Efficient Neural Network Compression Inspired by Compressive Sensing

IEEE Trans Neural Netw Learn Syst. 2024 Feb;35(2):1965-1979. doi: 10.1109/TNNLS.2022.3186008. Epub 2024 Feb 5.

Abstract

Traditional neural network compression (NNC) methods decrease the model size and floating-point operations (FLOPs) in the manner of screening out unimportant weight parameters; however, the intrinsic sparsity characteristics have not been fully exploited. In this article, from the perspective of signal processing and analysis for network parameters, we propose to use a compressive sensing (CS)-based method, namely NNCS, for performance improvements. Our proposed NNCS is inspired by the discovery that sparsity levels of weight parameters in the transform domain are greater than those in the original domain. First, to achieve sparse representations for parameters in the transform domain during training, we incorporate a constrained CS model into loss function. Second, the proposed effective training process consists of two steps, where the first step trains raw weight parameters and induces and reconstructs their sparse representations and the second step trains transform coefficients to improve network performances. Finally, we transform the entire neural network into another new domain-based representation, and a sparser parameter distribution can be obtained to facilitate inference acceleration.

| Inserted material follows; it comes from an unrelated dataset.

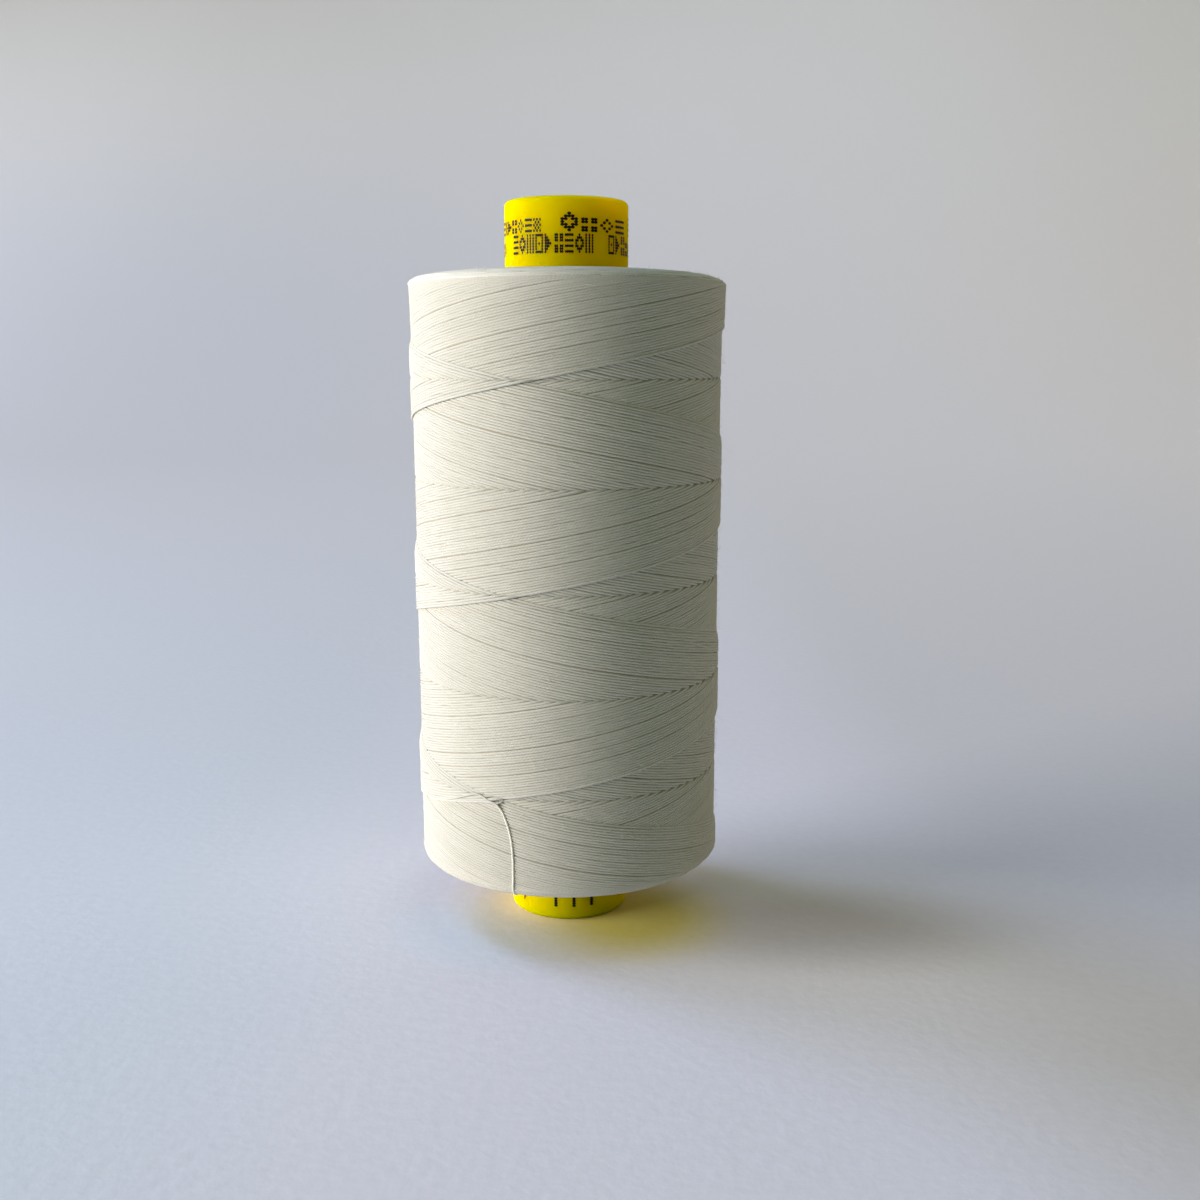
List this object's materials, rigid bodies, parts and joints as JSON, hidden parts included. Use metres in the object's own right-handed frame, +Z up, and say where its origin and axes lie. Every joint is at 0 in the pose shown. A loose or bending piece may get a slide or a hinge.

Experimental results demonstrate that NNCS can significantly outperform the other existing state-of-the-art methods in terms of parameter reductions and FLOPs. With VGGNet on CIFAR-10, we decrease 94.8% parameters and achieve a 76.8% reduction of FLOPs, with 0.13% drop in Top-1 accuracy. With ResNet-50 on ImageNet, we decrease 75.6% parameters and achieve a 78.9% reduction of FLOPs, with 1.24% drop in Top-1 accuracy.